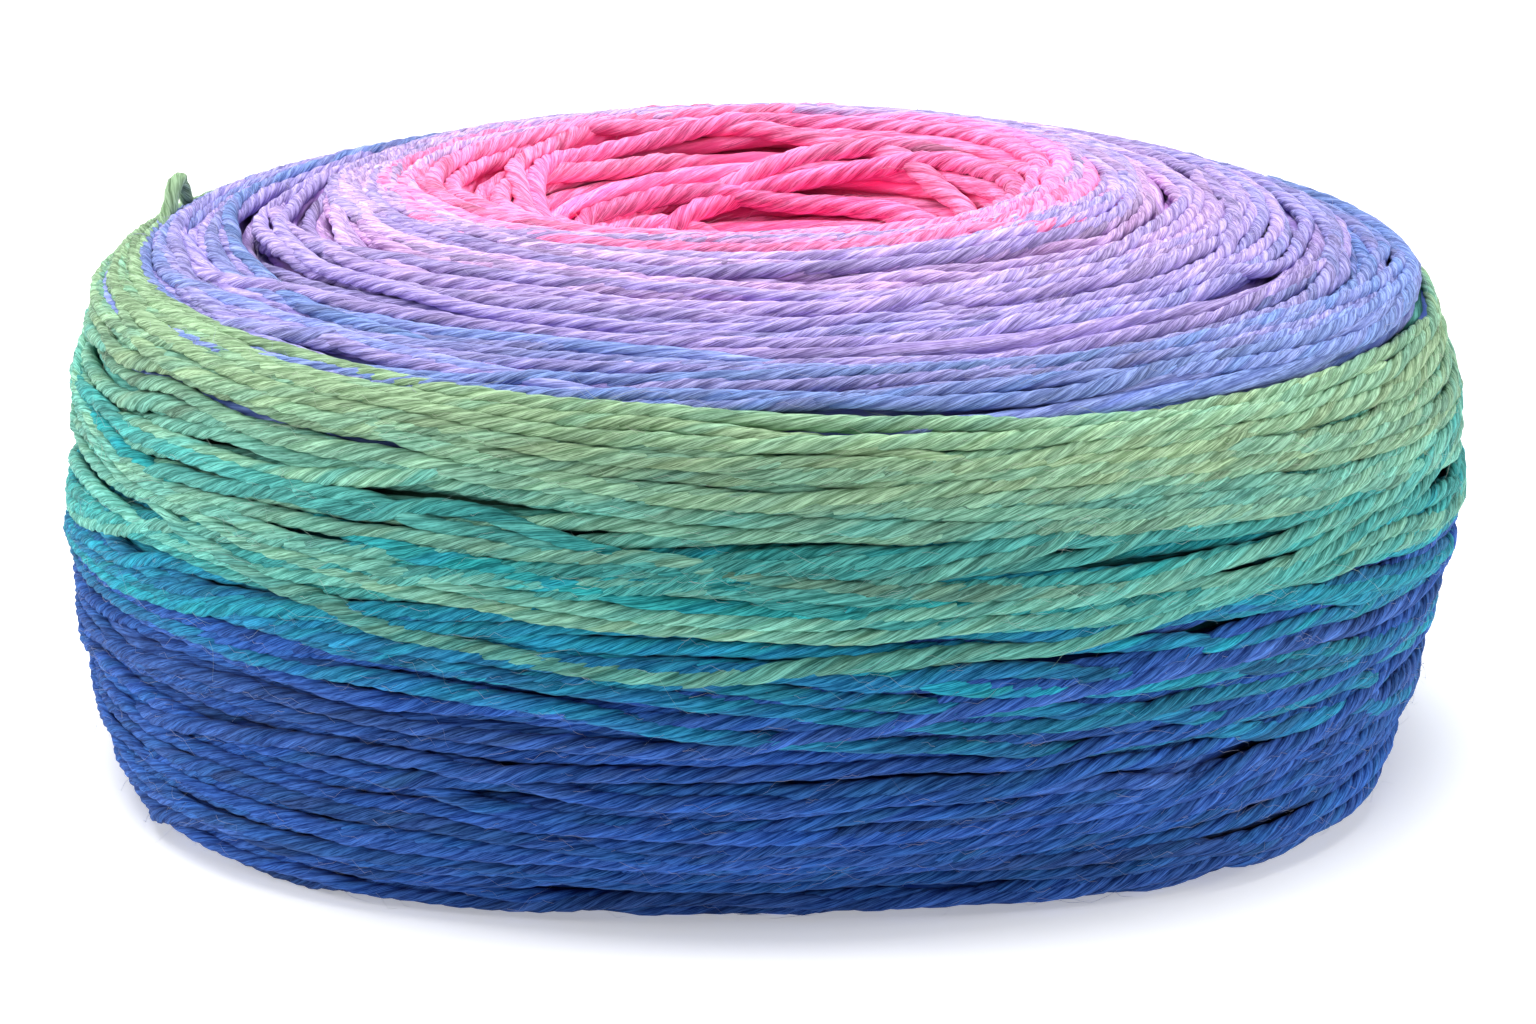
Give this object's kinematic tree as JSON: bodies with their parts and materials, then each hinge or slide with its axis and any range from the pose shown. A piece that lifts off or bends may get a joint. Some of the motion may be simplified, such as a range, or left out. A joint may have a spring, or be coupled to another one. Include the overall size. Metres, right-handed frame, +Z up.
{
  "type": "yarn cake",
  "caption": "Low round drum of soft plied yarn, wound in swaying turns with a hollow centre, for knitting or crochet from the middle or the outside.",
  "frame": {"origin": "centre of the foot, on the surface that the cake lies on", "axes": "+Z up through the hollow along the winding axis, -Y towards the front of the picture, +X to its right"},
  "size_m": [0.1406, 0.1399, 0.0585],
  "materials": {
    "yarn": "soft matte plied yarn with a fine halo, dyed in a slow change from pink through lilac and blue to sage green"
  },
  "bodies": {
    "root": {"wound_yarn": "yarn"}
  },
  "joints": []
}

■ OBJECTIVE ■
Take each line of the material that contains the word "materials" and list it.

■ EXPECTED ANSWER ■
Give this object's kinematic tree as JSON: bodies with their parts and materials, then each hinge or slide with its axis and any range from the pose shown. A piece that lifts off or bends may get a joint. Some of the motion may be simplified, such as a range, or left out. A joint may have a spring, or be coupled to another one. Include the overall size. Metres, right-handed frame, +Z up.
  "materials": {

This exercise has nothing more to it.